I found myself walking forever around twisting, badly lit streets hemmed in on both sides by the little stone cottages characteristic of the area. The streets often became so narrow I could make no progress without my bag or my elbow scraping one rough wall or another. I persevered nevertheless, stumbling around in the darkness in the hope of coming upon the village square—where I could at least orient myself—or else of encountering one of the villagers. When after a while I had done neither, a weariness came over me, and I decided my best course was just to choose a cottage at random, knock on the door, and hope it would be opened by someone who remembered me.

Hello, I am Zin! In one of the offices I visit on Zoetrope (the online writing workshop I use), we have been looking at stories from various online sources until the New Year when we start BASS 2011 (by the way, Zoetrope is free and open to all, if you are a writer or just want to read great stories with some other people who like stories!).

Last week, the story was “A Village After Dark” by Kazuo Ishiguro. It is part of The New Yorker podcast series, so you can find it there both as a recording (read by Ben Marcus!) and as text (though I understand the text is just for a limited time)! I hope you will read or listen, because it is a good story and description can not convey how effective it is!

My immediate reaction to this story was: wow, this is just like The Unconsoled! I read that novel – a long novel! – a few years ago and loved it, it is the only Ishiguro I have read. As I understand it, his other fiction does not use this sense of unreality. But he is very good at it!

In the course of our discussion on Zoetrope, someone else told me he had written the story as practice for the novel! Well, that was interesting! She was not sure of the source of that info but thought it might be his Paris Review interview (“The Art of Fiction” #196).

While that article did not contain the quote about the similarity (I did find it, that is later), it did contain something very special about how he incorporated “dreamlike” aspects into The Unconsoled (and I would imagine into “A Village after Dark”):

I started to ask myself, What is the grammar of dreams? Just now, the two of us are having this conversation in this room with nobody else in the house. A third person is introduced into this scene. In a conventional work, there would be a knock on the door and somebody would come in, and we would say hello. The dreaming mind is very impatient with this kind of thing. Typically what happens is we’ll be sitting here alone in this room, and suddenly we’ll become aware that a third person has been here all the time at my elbow. There might be a sense of mild surprise that we hadn’t been aware of this person up until this point, but we would just go straight into whatever point the person is raising. I thought this was quite interesting. And I started to see parallels between memory and dream, the way you manipulate both according to your emotional needs at the time. The language of dreams would also allow me to write a story that people would read as a metaphorical tale as opposed to a comment on a particular society.

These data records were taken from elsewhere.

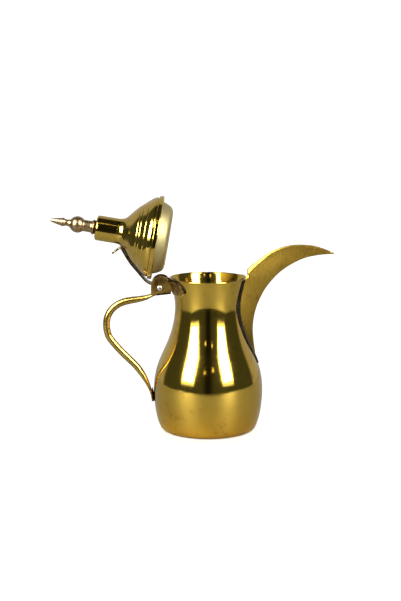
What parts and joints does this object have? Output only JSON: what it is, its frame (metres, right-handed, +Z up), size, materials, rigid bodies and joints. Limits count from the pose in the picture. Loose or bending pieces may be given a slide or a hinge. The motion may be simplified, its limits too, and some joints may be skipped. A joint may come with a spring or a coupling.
{
  "type": "dallah coffee pot",
  "caption": "Small brass dallah coffee pot: pear-shaped spun body, open crescent spout, curved rod handle and a hinged spire lid.",
  "frame": {"origin": "centre of the base, on the pot's axis, at the surface it stands on", "axes": "+Z up; +X from the pot's axis towards the spout; +Y across the pot"},
  "size_m": [0.2085, 0.0814, 0.1747],
  "materials": {
    "pot_brass": "polished spun brass, lightly hazed by handling and tarnish",
    "spout_brass": "satin brushed sheet brass",
    "bracket_brass": "folded sheet brass, tarnished brown at the bends",
    "handle_brass": "drawn rod, hammered flat at both ends, semi-polished",
    "lid_brass": "polished spun brass with turned grooves",
    "finial_brass": "turned cast brass, paler and pinker than the sheet",
    "strap_brass": "sheet brass, dark and worn at its edges",
    "solder": "soft solder and flux, blackened",
    "pin_metal": "peened white-metal pin, dull bright"
  },
  "bodies": {
    "pot": {"body_shell": "pot_brass", "base_disc": "pot_brass", "base_solder": "solder", "spout_near_cheek": "spout_brass", "spout_far_cheek": "spout_brass", "spout_keel_braze": "solder", "spout_solder": "solder", "hinge_bracket": "bracket_brass", "bracket_solder": "solder", "hinge_pin": "pin_metal", "handle_rod": "handle_brass", "handle_foot_solder": "solder", "handle_top_solder": "solder"},
    "lid": {"lid_dome": "lid_brass", "lid_pan": "lid_brass", "lid_strap": "strap_brass", "strap_rivets": "strap_brass", "finial": "finial_brass", "finial_collar": "solder", "finial_washer": "finial_brass"}
  },
  "joints": [
    {"name": "lid_hinge", "type": "hinge", "parent": "pot", "child": "lid", "pos_m": [-0.0356, 0, 0.1074], "axis": [0, 1, 0], "range_deg": [0, 80.5]}
  ]
}
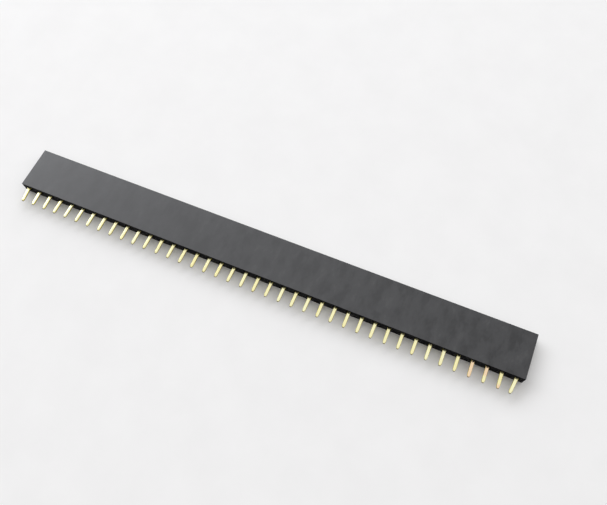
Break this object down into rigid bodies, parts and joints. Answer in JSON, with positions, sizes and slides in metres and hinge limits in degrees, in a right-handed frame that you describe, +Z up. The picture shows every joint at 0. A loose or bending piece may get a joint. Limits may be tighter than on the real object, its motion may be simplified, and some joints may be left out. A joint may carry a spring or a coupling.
{
  "type": "female pin header strip",
  "caption": "Slim black socket strip for a circuit board: spring contacts in a moulded housing, with post holes along one edge and gold solder tails along the other.",
  "frame": {"origin": "on the surface that the strip lies on, under the middle of its whole box, tails included", "axes": "+X along the row, +Y from the tails to the mating face, +Z up through the housing's thickness"},
  "size_m": [0.1018, 0.0116, 0.0025],
  "materials": {
    "housing": "satin",
    "contact": "gloss"
  },
  "bodies": {
    "root": {"housing": "housing", "contact_01": "contact", "contact_02": "contact", "contact_03": "contact", "contact_04": "contact", "contact_05": "contact", "contact_06": "contact", "contact_07": "contact", "contact_08": "contact", "contact_09": "contact", "contact_10": "contact", "contact_11": "contact", "contact_12": "contact", "contact_13": "contact", "contact_14": "contact", "contact_15": "contact", "contact_16": "contact", "contact_17": "contact", "contact_18": "contact", "contact_19": "contact", "contact_20": "contact", "contact_21": "contact", "contact_22": "contact", "contact_23": "contact", "contact_24": "contact", "contact_25": "contact", "contact_26": "contact", "contact_27": "contact", "contact_28": "contact", "contact_29": "contact", "contact_30": "contact", "contact_31": "contact", "contact_32": "contact", "contact_33": "contact", "contact_34": "contact", "contact_35": "contact", "contact_36": "contact", "contact_37": "contact", "contact_38": "contact", "contact_39": "contact", "contact_40": "contact"}
  },
  "joints": []
}
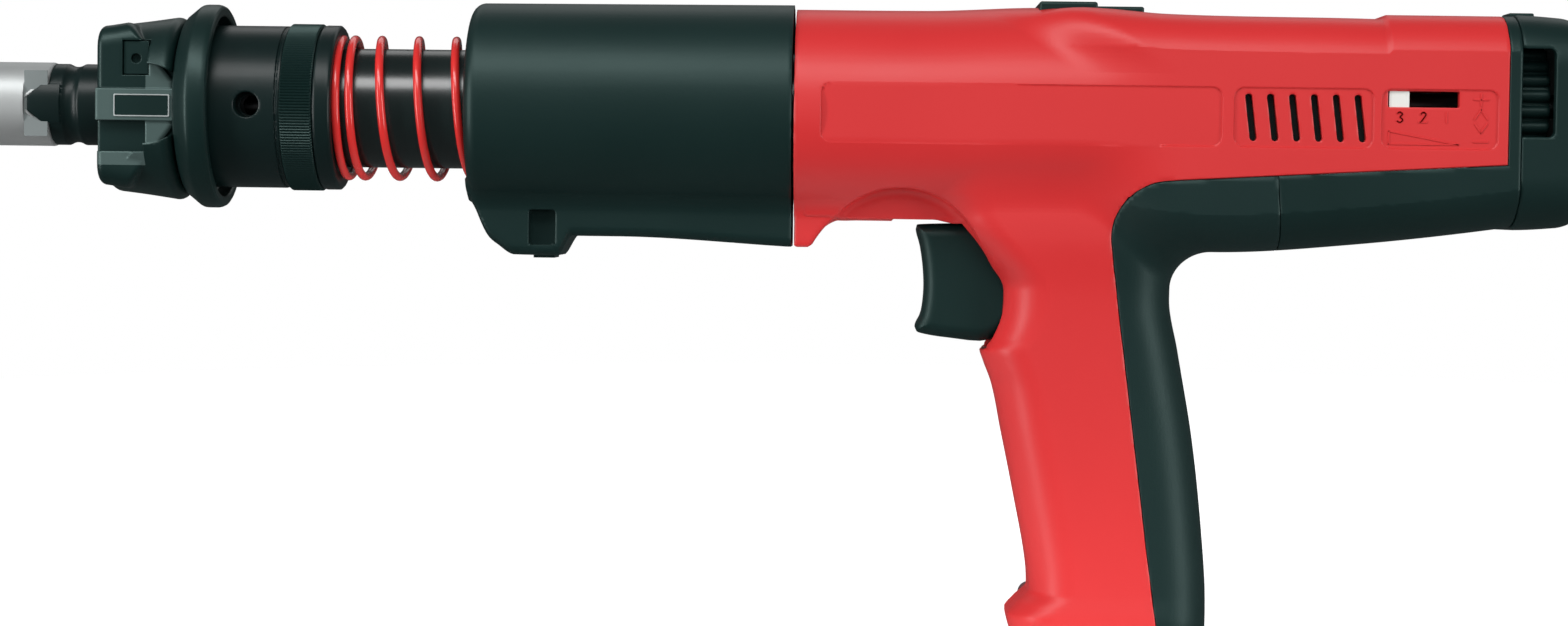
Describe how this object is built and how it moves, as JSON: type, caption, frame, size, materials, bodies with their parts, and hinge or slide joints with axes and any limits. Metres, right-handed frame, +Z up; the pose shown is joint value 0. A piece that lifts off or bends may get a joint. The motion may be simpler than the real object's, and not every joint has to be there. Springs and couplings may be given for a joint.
{
  "type": "powder-actuated nail gun",
  "caption": "Pistol-grip powder-actuated fastening tool with a sprung sliding nose, ribbed power wheel, trigger, rubber-backed grip and a strip channel through the handle.",
  "frame": {"origin": "middle of the hand grip, on the tool's middle plane", "axes": "+Z up, -X towards the muzzle along the barrel, -Y to the user's left, where the power indicator is"},
  "size_m": [0.403, 0.0526, 0.1596],
  "materials": {
    "moulded_red": "satin, fine moulded grain",
    "moulded_black": "satin, fine moulded grain",
    "black_rubber": "soft matt overmould",
    "blackened_steel": "glossy black oxide",
    "grey_steel": "turned and ground",
    "spring_red": "gloss lacquer",
    "spring_steel": "bright wire",
    "nickel_steel": "satin nickel",
    "bronze_ring": "as turned",
    "label_grey": "printed plate",
    "indicator_white": "smooth",
    "bumper_rubber": "dense"
  },
  "bodies": {
    "housing": {"housing_left": "moulded_red", "housing_right": "moulded_red", "housing_screws": "grey_steel", "grip_strap": "black_rubber", "grip_foot": "moulded_black", "rear_lower_cover": "moulded_black", "rear_cap": "moulded_black", "front_sleeve": "moulded_black", "spring_seat": "grey_steel", "receiver_sleeve": "grey_steel", "strip_channel": "blackened_steel", "strip_exit_block": "moulded_black", "breech_block": "grey_steel", "striker_tube": "grey_steel", "striker_spring": "spring_steel", "striker_tube_clamp": "moulded_black", "chassis_plates": "grey_steel", "trigger_pin": "grey_steel", "trigger_spring": "spring_steel", "sear_pin": "grey_steel", "sear_spring": "spring_steel", "feed_pawl_pin": "grey_steel", "regulator_bearing": "moulded_black", "vent_screens": "blackened_steel", "nose_spring": "spring_red", "release_button_spring": "spring_steel"},
    "nose": {"nose_tip": "grey_steel", "stud_guide": "blackened_steel", "guide_cover": "moulded_black", "label_plates": "label_grey", "nose_flange": "moulded_black", "locating_collar": "blackened_steel", "knurled_ring": "blackened_steel", "piston_guide_tube": "blackened_steel", "retaining_ring": "spring_steel", "cartridge_chamber": "grey_steel", "piston_buffer": "bumper_rubber", "buffer_stop_ring": "grey_steel", "guide_latch_spring": "spring_steel"},
    "piston_body": {"piston": "grey_steel", "piston_rings": "bronze_ring"},
    "latch": {"guide_latch": "nickel_steel"},
    "striker_body": {"striker": "grey_steel"},
    "trigger_body": {"trigger": "moulded_black"},
    "trigger_link": {"trigger_bar": "grey_steel"},
    "sear_body": {"sear": "grey_steel"},
    "pawl": {"feed_pawl": "grey_steel"},
    "regulator": {"regulator_wheel": "moulded_black", "regulator_spindle": "grey_steel"},
    "indicator": {"power_indicator": "indicator_white"},
    "wheel_lock": {"wheel_lock_button": "moulded_black"},
    "barrel_release": {"release_button": "moulded_black"}
  },
  "joints": [
    {"name": "nose_press", "type": "slide", "parent": "housing", "child": "nose", "axis": [1, 0, 0], "range_m": [0, 0.016], "stiffness_N_per_m": 3000, "springref_m": -0.02, "deforming": ["nose_spring"]},
    {"name": "piston_stroke", "type": "slide", "parent": "nose", "child": "piston_body", "axis": [-1, 0, 0], "range_m": [0, 0.0295]},
    {"name": "guide_latch_push", "type": "slide", "parent": "nose", "child": "latch", "axis": [0, 1, 0], "range_m": [0, 0.001], "stiffness_N_per_m": 1500, "springref_m": -0.0005, "deforming": ["guide_latch_spring"]},
    {"name": "striker_stroke", "type": "slide", "parent": "housing", "child": "striker_body", "axis": [1, 0, 0], "range_m": [0, 0.01], "stiffness_N_per_m": 2500, "springref_m": -0.002, "deforming": ["striker_spring"]},
    {"name": "trigger_pull", "type": "hinge", "parent": "housing", "child": "trigger_body", "pos_m": [-0.03, 0, 0.063], "axis": [0, -1, 0], "range_deg": [0, 9], "stiffness_Nm_per_rad": 1.2, "springref_deg": -5.73, "deforming": ["trigger_spring"]},
    {"name": "trigger_bar_slide", "type": "slide", "parent": "housing", "child": "trigger_link", "axis": [-1, 0, 0], "range_m": [0, 0.00086]},
    {"name": "sear_release", "type": "hinge", "parent": "housing", "child": "sear_body", "pos_m": [0.03, 0, 0.064], "axis": [0, -1, 0], "range_deg": [0, 11.2], "deforming": ["sear_spring"]},
    {"name": "feed_pawl_swing", "type": "hinge", "parent": "housing", "child": "pawl", "pos_m": [-0.02, 0, 0.068], "axis": [0, -1, 0], "range_deg": [0, 8]},
    {"name": "regulator_turn", "type": "hinge", "parent": "housing", "child": "regulator", "pos_m": [0.1037, 0, 0.092], "axis": [1, 0, 0], "range_deg": [0, 270]},
    {"name": "indicator_slide", "type": "slide", "parent": "housing", "child": "indicator", "axis": [1, 0, 0], "range_m": [0, 0.012]},
    {"name": "wheel_lock_press", "type": "slide", "parent": "housing", "child": "wheel_lock", "axis": [0, 0, -1], "range_m": [0, 0.001], "stiffness_N_per_m": 1500, "springref_m": -0.0005},
    {"name": "barrel_release_press", "type": "slide", "parent": "housing", "child": "barrel_release", "axis": [0, 0, 1], "range_m": [0, 0.0025], "stiffness_N_per_m": 1200, "springref_m": -0.001, "deforming": ["release_button_spring"]}
  ],
  "couplings": [
    {"joint": "trigger_bar_slide", "follows": "trigger_pull", "m_per_rad": 0.0054},
    {"joint": "sear_release", "follows": "trigger_pull", "ratio": 1.23},
    {"joint": "feed_pawl_swing", "follows": "nose_press", "rad_per_m": 8.7},
    {"joint": "indicator_slide", "follows": "regulator_turn", "m_per_rad": 0.002546}
  ]
}
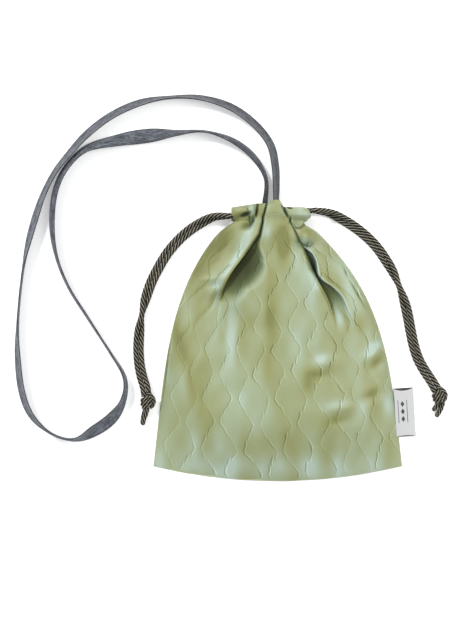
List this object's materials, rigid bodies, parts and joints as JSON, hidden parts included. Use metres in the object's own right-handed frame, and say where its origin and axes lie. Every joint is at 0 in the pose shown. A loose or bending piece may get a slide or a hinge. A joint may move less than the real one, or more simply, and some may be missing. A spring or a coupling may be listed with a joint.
{
  "type": "drawstring gift sack",
  "caption": "Flat satin drawstring sack with a gathered mouth, twisted pull cords ending in knots, a long tape shoulder strap and a folded side label.",
  "frame": {"origin": "on the flat outer face of the back panel, in the middle of the sack's width at the bottom and 124 mm above its bottom corners", "axes": "+Z out of the front of the sack, away from the surface that it lies on; +Y from the bottom seam to the gathered mouth; +X to the side with the label"},
  "size_m": [0.4339, 0.3883, 0.0291],
  "materials": {
    "sack_cloth": "pale green shot satin with a raised wavy trellis",
    "lining_cloth": "plain pale green lining",
    "thread": "pale sewing thread",
    "cord": "twisted black and beige cord",
    "strap_tape": "grey ribbed tape",
    "strap_thread": "dark sewing thread",
    "label_satin": "white satin ribbon with a plain grey motif"
  },
  "bodies": {
    "back": {"back_panel": "sack_cloth", "back_lining": "lining_cloth", "back_casing": "sack_cloth", "back_casing_stitching": "thread", "left_seam_thread": "thread", "right_seam_thread": "thread", "bottom_seam_thread": "thread", "strap_end_left": "strap_tape", "strap_end_right": "strap_tape", "strap_bartacks": "strap_thread"},
    "front": {"front_panel": "sack_cloth", "front_lining": "lining_cloth", "front_casing": "sack_cloth", "front_casing_stitching": "thread"},
    "left_back_runner": {"left_cord_back_run": "cord"},
    "left_front_runner": {"left_cord_front_run": "cord"},
    "left_lower_loop": {"left_cord_lower_strand": "cord", "left_knot": "cord", "left_tails": "cord"},
    "left_upper_loop": {"left_cord_upper_strand": "cord"},
    "right_back_runner": {"right_cord_back_run": "cord"},
    "right_front_runner": {"right_cord_front_run": "cord"},
    "right_lower_loop": {"right_cord_lower_strand": "cord", "right_knot": "cord", "right_tails": "cord"},
    "right_upper_loop": {"right_cord_upper_strand": "cord"},
    "strap": {"shoulder_strap": "strap_tape"},
    "label": {"side_label": "label_satin"}
  },
  "joints": [
    {"name": "mouth_open", "type": "hinge", "parent": "back", "child": "front", "pos_m": [0, -0.14, 0.0009], "axis": [1, 0, 0], "range_deg": [0, 4]},
    {"name": "left_pull", "type": "slide", "parent": "back", "child": "left_back_runner", "axis": [-1, 0, 0], "range_m": [0, 0.01]},
    {"name": "left_pull_front", "type": "slide", "parent": "front", "child": "left_front_runner", "axis": [-1, 0, 0], "range_m": [0, 0.01]},
    {"name": "left_lift", "type": "hinge", "parent": "left_back_runner", "child": "left_lower_loop", "pos_m": [-0.046, 0.1268, 0.0225], "axis": [0, 1, 0], "range_deg": [0, 90]},
    {"name": "left_lift_upper", "type": "hinge", "parent": "left_front_runner", "child": "left_upper_loop", "pos_m": [-0.046, 0.1268, 0.0225], "axis": [0, 1, 0], "range_deg": [0, 90]},
    {"name": "right_pull", "type": "slide", "parent": "back", "child": "right_back_runner", "axis": [1, 0, 0], "range_m": [0, 0.01]},
    {"name": "right_pull_front", "type": "slide", "parent": "front", "child": "right_front_runner", "axis": [1, 0, 0], "range_m": [0, 0.01]},
    {"name": "right_lift", "type": "hinge", "parent": "right_back_runner", "child": "right_lower_loop", "pos_m": [0.034, 0.1322, 0.0225], "axis": [0, -1, 0], "range_deg": [0, 90]},
    {"name": "right_lift_upper", "type": "hinge", "parent": "right_front_runner", "child": "right_upper_loop", "pos_m": [0.034, 0.1322, 0.0225], "axis": [0, -1, 0], "range_deg": [0, 90]},
    {"name": "strap_lift", "type": "hinge", "parent": "back", "child": "strap", "pos_m": [-0.0075, 0.138, 0.009], "axis": [0, 1, 0], "range_deg": [0, 150]},
    {"name": "label_flip", "type": "hinge", "parent": "back", "child": "label", "pos_m": [0.117, -0.046, 0.0026], "axis": [0.1253, -0.9921, 0], "range_deg": [0, 100]}
  ],
  "couplings": [
    {"joint": "left_pull_front", "follows": "left_pull", "ratio": 1},
    {"joint": "right_pull_front", "follows": "right_pull", "ratio": 1},
    {"joint": "left_lift_upper", "follows": "left_lift", "ratio": 1},
    {"joint": "right_lift_upper", "follows": "right_lift", "ratio": 1}
  ]
}
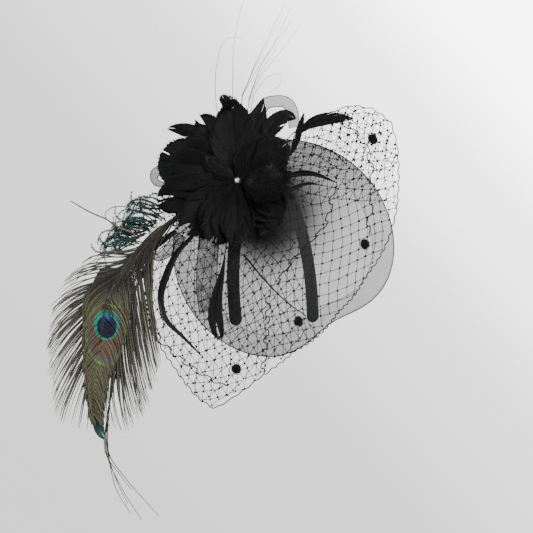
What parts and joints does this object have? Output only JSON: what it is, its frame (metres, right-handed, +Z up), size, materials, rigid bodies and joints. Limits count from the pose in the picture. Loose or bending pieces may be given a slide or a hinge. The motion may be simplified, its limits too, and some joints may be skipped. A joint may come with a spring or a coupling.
{
  "type": "fascinator headpiece",
  "caption": "Black fascinator on a sprung headband: see-through crin saucer, spotted net veil, feather flower with a gem and a trailing peacock spray.",
  "frame": {"origin": "centre of the wearer's head, at the mount head_seat", "axes": "+Z up towards the crown; the wearer faces -Y and the wearer's right is -X, where the trimming sits"},
  "size_m": [0.2505, 0.3072, 0.4948],
  "materials": {
    "black_feather": "dyed black feather, satin",
    "black_quill": "stripped quill, dyed black",
    "chenille": "flocked, dense and matt",
    "crin": "see-through woven crin, slight gloss",
    "crystal": "foil-backed faceted stone",
    "down": "marabou down, very soft",
    "felt": "pressed wool felt",
    "hair": "stripped ostrich herl, hair thin",
    "herl": "curled peacock herl, iridescent teal",
    "net": "knotted French net, open mesh",
    "peacock": "natural peacock barbs, iridescent bronze, green and blue",
    "petal_feather": "goose feather, dyed black, soft streaks",
    "plastic": "moulded, semi-matt",
    "rim_wire": "thread-wrapped wire",
    "satin": "black satin ribbon, fine weave",
    "silver": "bright plated cup",
    "steel": "nickel-plated spring steel, satin",
    "tan_quill": "natural quill, tan"
  },
  "bodies": {
    "headpiece": {"crin_dish": "crin", "crin_rim_hem": "crin", "rim_wire": "rim_wire", "veil_net": "net", "veil_dot_1": "chenille", "veil_dot_2": "chenille", "veil_dot_3": "chenille", "veil_dot_4": "chenille", "flower_backing_disc": "felt", "petal_01": "petal_feather", "petal_02": "petal_feather", "petal_03": "petal_feather", "petal_04": "petal_feather", "petal_05": "petal_feather", "petal_06": "petal_feather", "petal_07": "petal_feather", "petal_08": "petal_feather", "petal_09": "petal_feather", "petal_10": "petal_feather", "petal_11": "petal_feather", "petal_12": "petal_feather", "petal_13": "petal_feather", "petal_14": "petal_feather", "petal_15": "petal_feather", "gem_setting": "silver", "gem": "crystal", "down_puff": "down", "leaf_feather": "black_feather", "narrow_feather": "black_feather", "pointed_feather": "black_feather", "curved_feather": "black_feather", "left_feather": "black_feather", "long_biot": "black_feather", "short_biot": "black_feather", "hanging_feather": "black_feather", "bare_quill": "black_quill", "crin_loop_top": "crin", "crin_loop_left": "crin", "crin_loop_low": "crin", "crin_loop_bottom": "crin", "hair_whisp_1": "hair", "hair_whisp_2": "hair", "hair_whisp_3": "hair", "hair_whisp_4": "hair", "hair_whisp_5": "hair", "eye_feather_vane": "peacock", "eye_feather_quill": "tan_quill", "sword_feather": "peacock", "herl_tuft": "herl", "quill_stub": "tan_quill", "clip_upper_jaw": "steel", "clip_pin": "steel", "clip_spring": "steel", "headband_core": "plastic", "headband_cover": "satin", "headband_lining": "satin", "headband_end_right": "satin", "headband_end_left": "satin", "felt_pad": "felt"},
    "clip_jaw": {"clip_lower_jaw": "steel"}
  },
  "joints": [
    {"name": "clip_jaw_hinge", "type": "hinge", "parent": "headpiece", "child": "clip_jaw", "pos_m": [-0.06198, 0.02457, 0.07089], "axis": [-0.4326, -0.0648, -0.8992], "range_deg": [0, 25], "stiffness_Nm_per_rad": 0.35, "springref_deg": -14.32}
  ]
}
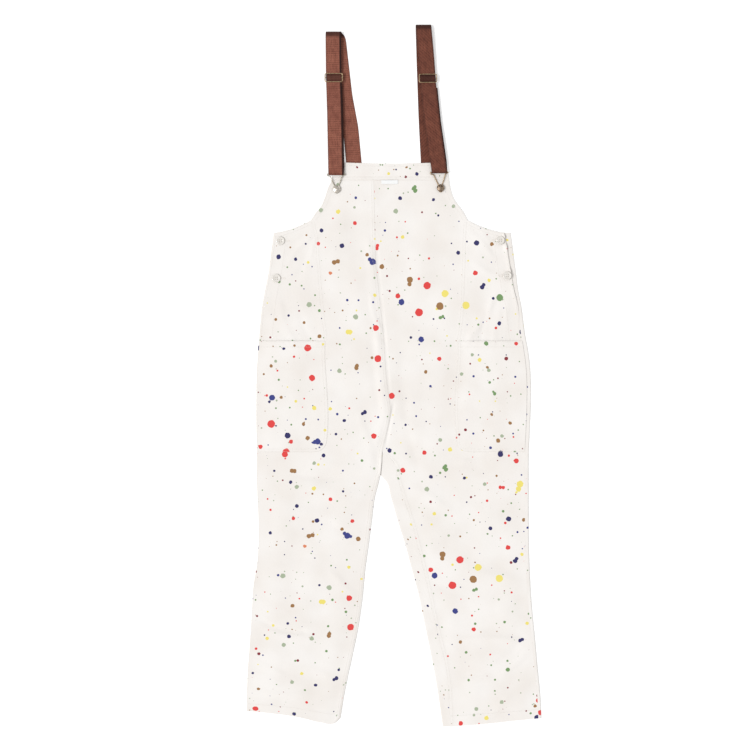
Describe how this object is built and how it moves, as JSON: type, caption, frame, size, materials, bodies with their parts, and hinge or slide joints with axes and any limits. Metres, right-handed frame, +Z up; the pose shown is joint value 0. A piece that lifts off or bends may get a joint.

Over some months I built up a folder full of notes, and eventually I felt ready to write a novel.

I find this an important new (to me) research technique: To make a list of the ways something can be done! Then there is a whole repertoire to pick and choose from when writing! And in the One Story interview with Seth Fried about his “Frost Mountain Picnic Massacre” which I found in Pushcart 2011 he talks about carrying a notebook as an undergrad when he was first working on the story, and it had a list of “Massacre” ideas – hot-air balloons, snakes in porta-potties, gorillas. The fun part of his story is that he then lost the notebook: “I spent the rest of that semester terrified of the possibility that someone would find that notebook and that I would be arrested for plotting to kill people by means of strategically set-loose gorillas.” It is the same idea, make a list of ways you could accomplish a story element, not just researching the weather in your location or historical events, and that seems to me to be something important and something I never thought of before!

The Ishiguro interview also had some very interesting biographical info – he spent time in Montana “riding the rails” – and he likes Bob Dylan and Leonard Cohen, but admits, “Part of the appeal of Dylan and Cohen was that you didn’t know what the songs were about.” That makes me feel good: if he does not know what “Quinn the Eskimo” or “Suzanne” are about, it is not so bad that I do not! And the first story he ever wrote, when he was a kid, was about two cross-eyed lovers! This is amazing stuff! It does not sound like the stuffy British Japanese writer you would expect, does it? But it is!

But I still had to hunt for the source of the original info, that “A Village After Dark” was practice for The Unconsoled. And thanks to some determined googling, I found it! It is in a book by Sean Matthews and Sebastian Groes, Kazuo Ishiguro: Contemporary Critical Perspectives and parts are available on GoogleBooks:

…. Ishiguro’s fourth story, “A Village After Dark,” was never intended by the author to be an autonomous story. Rather, as Ishiguro explained in personal communication with me, it was written as an experiment geared towards working out certain narrative techniques he was exploring while writing The Unconsoled. Indeed, it is impossible to not to think of Ryder, the protagonist of that novel, when encountering Fletcher, the protagonist of “A Village After Dark,” who arrives in a generic English village to accomplish an unspecific but urgent and important task, and whose controversial (and perhaps guilty) past life in the village he (and we) can only vaguely infer and never clearly recall.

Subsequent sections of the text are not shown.